Goal. Scan the records below. List lines holding "saved".

Extracted entries.

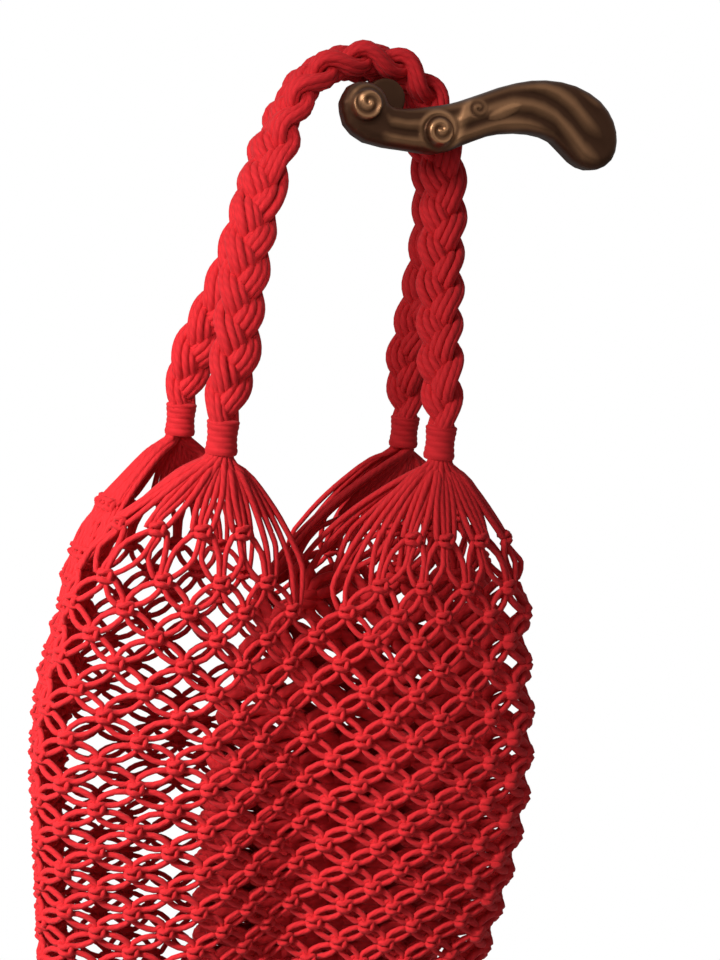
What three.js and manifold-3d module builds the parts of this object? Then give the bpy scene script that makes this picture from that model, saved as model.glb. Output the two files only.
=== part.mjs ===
// A knotted cord net bag that hangs by two plaited handles over the neck of a door lever.
// Millimetres. +X runs along the lever, +Y into the door, +Z up.
// The origin is the centre of the flat end of the lever's neck, where it meets the door. The blade
// and the bag are drawn about the middle of the bag's handles and then moved by bagPlace.
import * as THREE from 'three';
import { mergeVertices } from 'three/addons/utils/BufferGeometryUtils.js';
import Module from 'manifold-3d';

const bagPlace = { x: -9, z: -2 };

// Lever
const neckRadius = 9.5;
const neckLength = 54;
const bladeBack = -53;
const bladeDepth = 7;
const bladeRound = 4.5;
const bladeOutline = [
  [-15, -3], [-12, -13], [-1, -20], [20, -21.5], [34, -21.5], [46, -16], [60, -10], [76, -7.5], [89, -9],
  [97, -14.5], [105, -20], [114, -21], [121.5, -16], [123.5, -7], [120.5, 3], [112, 12], [98, 17.5],
  [82, 18], [67, 14.5], [53, 8.5], [40, 3], [29, 0], [16, -2.5], [8, -2], [4, 4.5], [-4, 7.5], [-11.5, 5],
];
const scrolls = [
  { x: -4.5, z: -3.5, radius: 8.5, height: 5 },
  { x: 31.5, z: -11.5, radius: 8, height: 5 },
];

// Gathers: where each group of cords is wrapped, at the corners of the bag
const wrapHeight = 17;
const wrapRadius = 8;
const gap = 0.3;
const slopedGap = 2.8;
const slotHalf = 0.27;
const gathers = [
  { name: 'front_right', x: 44.5, y: -75, drop: 148, firstAngle: -150, lastAngle: 60, slots: [2, 3, 7] },
  { name: 'back_right', x: 46, y: -12, drop: 151, firstAngle: -60, lastAngle: 150, slots: [2, 6, 7] },
  { name: 'back_left', x: -71, y: -12, drop: 151, firstAngle: 30, lastAngle: 240, slots: [2, 3] },
  { name: 'front_left', x: -61, y: -75, drop: 151, firstAngle: 120, lastAngle: 330, slots: [6, 7] },
];

// Net: columns of knots round the bag, counted from the low point of the front of the mouth
const columns = 36;
const gatherColumns = columns / gathers.length;
const netThickness = 3;
const mouthDrop = 252;
const shoulderDrop = 222;
const bottomDrop = 523;
const closingDrop = 430;
const seamCentre = -17;
const seamHalfWidth = 98;
const seamHalfDepth = 7;
const seamY = -40;

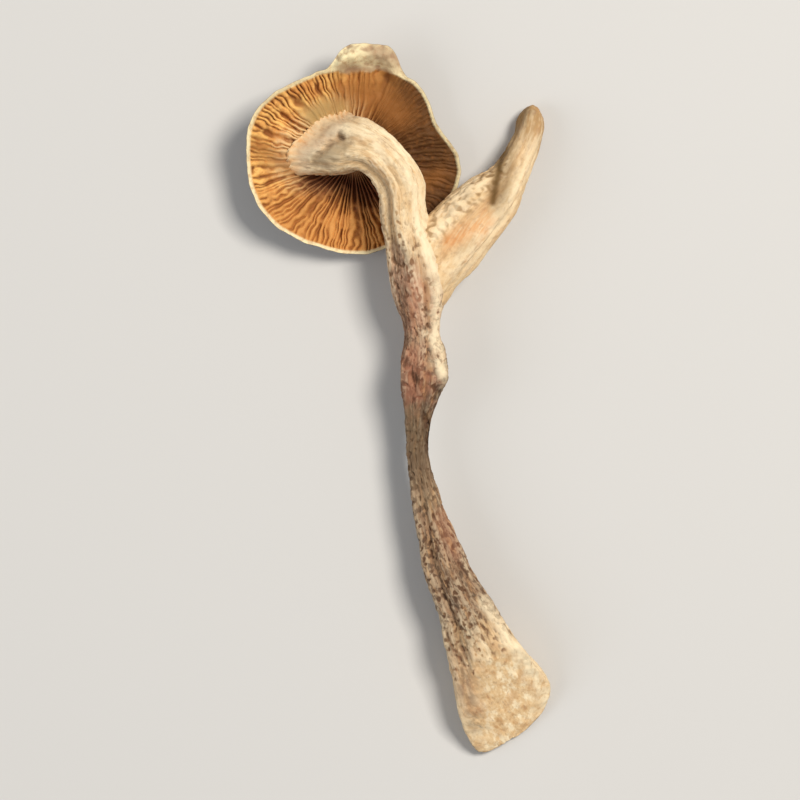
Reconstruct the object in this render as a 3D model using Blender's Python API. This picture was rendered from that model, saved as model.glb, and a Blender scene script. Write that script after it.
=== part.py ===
"""A dried deer antler mushroom, lying on a surface with the gills of its cap upwards.

Three pieces: the stem, the side branch of its fork, and the cap. Lengths are in millimetres
in the working frame, where X runs across the mushroom, Y from the foot to the cap, and Z up.
The origin of the finished object is under the middle of its box.
"""

import math
from collections import namedtuple

import bpy
import bmesh
from mathutils import Vector

MM = 0.001

# Middle of the finished object's box, in the working frame
ORIGIN_X = 0.195
ORIGIN_Y = -0.035

# Gap between pieces that grew together
GAP = 0.3

# Edges sharper than this stay crisp
SHARP_FROM = math.radians(40)

# A station is one place along a stem: its middle, its half width, how far it rises above
# and drops below the middle, and the direction in plan from its left edge to its right edge
Station = namedtuple("Station", "x y z half_width rise drop side_deg")

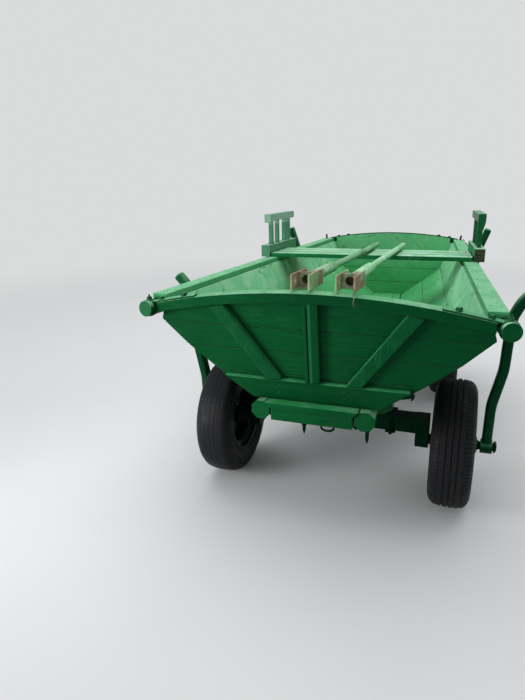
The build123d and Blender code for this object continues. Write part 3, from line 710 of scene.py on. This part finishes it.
# Tyre section from the middle of the tread to the bead and back inside: distance from the middle,
# radius, how deep a sipe cuts there, and how far a groove lies under the tread
TREAD = (
    (0.0000, 0.3035, 0, 0.0063), (0.0030, 0.3035, 0, 0.0063), (0.0038, 0.3098, 0, 0), (0.0070, 0.3099, 1, 0),
    (0.0180, 0.3098, 1, 0), (0.0222, 0.3095, 0, 0), (0.0230, 0.3032, 0, 0.0062), (0.0290, 0.3030, 0, 0.0060),
    (0.0298, 0.3090, 0, 0), (0.0340, 0.3087, 1, 0), (0.0430, 0.3078, 1, 0), (0.0505, 0.3066, 0, 0),
    (0.0512, 0.3030, 0, 0.0033), (0.0545, 0.3026, 0, 0.0032), (0.0552, 0.3056, 0, 0), (0.0600, 0.3043, 2, 0),
    (0.0660, 0.3020, 2, 0), (0.0740, 0.2972, 2, 0), (0.0810, 0.2905, 2, 0), (0.0850, 0.2850, 0, 0),
    (0.0885, 0.2780, 0, 0), (0.0915, 0.2690, 0, 0), (0.0930, 0.2685, 0, 0), (0.0938, 0.2640, 0, 0),
    (0.0930, 0.2600, 0, 0), (0.0948, 0.2480, 0, 0), (0.0940, 0.2360, 0, 0), (0.0922, 0.2340, 0, 0),
    (0.0900, 0.2220, 0, 0), (0.0850, 0.2100, 0, 0), (0.0790, 0.2000, 0, 0), (0.0735, 0.1930, 0, 0),
    (0.0730, 0.1785, 0, 0), (0.0640, 0.1783, 0, 0), (0.0640, 0.1900, 0, 0), (0.0760, 0.2200, 0, 0),
    (0.0800, 0.2460, 0, 0), (0.0740, 0.2680, 0, 0), (0.0500, 0.2860, 0, 0), (0.0000, 0.2905, 0, 0),
)
SIPES = 96
SIPE_STEPS = (0.0, 0.16, 0.8, 0.96)
SIPE_DEPTH = (0.0, 0.0022, 0.0045)
# How far each tyre's tread is worn down; the rear left one is nearly smooth
TREAD_WORN = {"rear_left": 0.85, "rear_right": 0.0, "front_left": 0.3, "front_right": 0.1}


def tyre(front_or_rear, side, body, x, y, phase):
    """Road tyre with three deep grooves and a shallow one near each shoulder. Sipes cut the
    shoulders at every step and the ribs at every other one."""
    piece = Piece()
    loop = list(TREAD) + [(-a, r, c, d) for a, r, c, d in reversed(TREAD[1:-1])]
    worn = TREAD_WORN[f"{front_or_rear}_{side}"]
    steps = [radians(s) for s in SIPE_STEPS] + [pi / SIPES]
    rows = []
    for i in range(SIPES):
        for k, share in enumerate(steps):
            angle = 2 * pi * i / SIPES + share + phase
            cut = k in (1, 2)
            ring = []
            for across, radius, depth, groove in loop:
                r = radius + groove * worn
                if cut and (depth == 2 or i % 2):
                    r -= SIPE_DEPTH[depth] * (1 - worn)
                ring.append((x + across, y + r * sin(angle), AXLE_HEIGHT + r * cos(angle)))
            rows.append(ring)
    piece.rings(rows, closed=True)
    made = piece.done(f"tread_{front_or_rear}_{side}", tyre_rubber, body, "tyre", 32)
    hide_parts(f"{front_or_rear}_tyre_{side}")


def wheel_trim(name, body, sign, out, y):
    """Wheel nuts, their washers and the valve on the outer side of a wheel."""
    nuts = Piece()
    axis = (sign, 0, 0)
    stud = [(0.012, 0.0055), (0.0185, 0.0055), (0.0195, 0.0045)]
    for i in range(5):
        angle = 2 * pi * i / 5 + 0.3
        height = AXLE_HEIGHT + NUT_CIRCLE * cos(angle)
        at = (sign * (out + DISC_OUT), y + NUT_CIRCLE * sin(angle), height)
        nuts.washer(at, axis, radius=0.0105)
        nuts.hexagon(at, axis, across=0.017, height=0.014, spin=angle)
        nuts.turned(at, axis, stud, sides=10)
    nuts.done(f"nuts_{name}", steel_bare, body, "bare_steel")
    valve = Piece()
    route = ((0.046, 0.1655), (0.066, 0.160), (0.084, 0.157))
    points = [(sign * (out + a), y, AXLE_HEIGHT + r) for a, r in route]
    valve.wire(points, radius=0.004, sides=10, ends=0.8)
    valve.done(f"valve_{name}", tyre_rubber, body, "tyre")


phase = 0.0
for place, y in (("rear", -WHEELBASE / 2), ("front", WHEELBASE / 2)):
    for side, sign in SIDES.items():
        body = f"{place}_wheel_{side}"
        out = WHEEL_OUT[place]
        tyre(place, side, body, sign * out, y, phase)
        wheel_trim(f"{place}_{side}", body, sign, out, y)
        phase += 0.31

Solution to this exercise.
What three.js and manifold-3d module builds the parts of this object? Then give the bpy scene script that makes this picture from that model, saved as model.glb. Output the two files only.
Reconstruct the object in this render as a 3D model using Blender's Python API. This picture was rendered from that model, saved as model.glb, and a Blender scene script. Write that script after it.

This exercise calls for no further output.